If the ’90s were aloof, the ’80s were positively apathetic. The anti-Thatcher team was the sexier and the more vocal, the establishment having been robbed of an image of dignified fiefdom with the arrival of the Sex Pistols. The Union Jack was about as marketable a brand then as Lehman Bros is today. On television, Yes, Minister was crippling a long and concerted effort to misinform the public on the competence of its own cabinet, while the relentless Prime Suspect followed, exposing the gritty crevices of life on the breadline of urban England. There wasn’t a Victoria Sponge in sight.

Our new wave of jingoism is a good laugh for all concerned, but its roots, and its ramifications, are a little murkier.
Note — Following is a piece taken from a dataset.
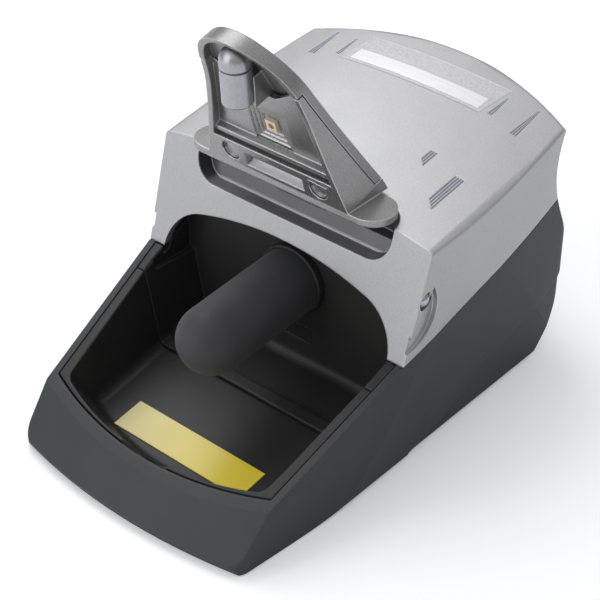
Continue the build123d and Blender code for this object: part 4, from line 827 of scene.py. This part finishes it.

It might be argued, for example, if one were in the business of political punditry, that Britain is in as ropey a state today as it has been in years, and that with some fairly distressing unemployment figures, and an unfortunate tendency to muck-in on overseas military operations, the time for self-congratulation is hardly upon us.

Yet we have been swept — presumably in the lingering throws of Olympic giddiness — into a paradoxical party which grows in scope and sincerity with every Bake-Off. And what is a niche movement on the TV is a bigger deal in the real world.

No one has done better from Britain’s love-affair with itself than the people in charge. The Royal family — whose last half-century, if memory serves, had been an irksome one at best — are enjoying an unprecedented level of popular approval. Polls indicate that 66 percent of the British public believe, contrary to whatever formerly dominated popular opinion (“hang the bastards”, presumably), that today we are better off as a monarchy than a republic.

And a more potent winner is the indefatigable Boris Johnson, Mayor of London and general disturber of the peace, whose litany of hilarious transgressions has done nothing to dim his blond mop or his political persona. The most buoyant of Brits, he has laughingly dodged the political dustbin to emerge a conquering national hero. His path from tabloid scoundrel to future overlord has been nothing short of meteoric.

What the Bake-Off represents is an unusual time to be British. It isn’t in our nature to be so openly sentimental; we aren’t a pledge of allegiance kind of place. The irony and self-mockery so enduring in our identity have fallen away in favour of bunting and buns, and what we are left with is a new wave of World War II-ish togetherness. It’s a great time to be a monarch or a television executive, but a slightly disconcerting one to be a citizen.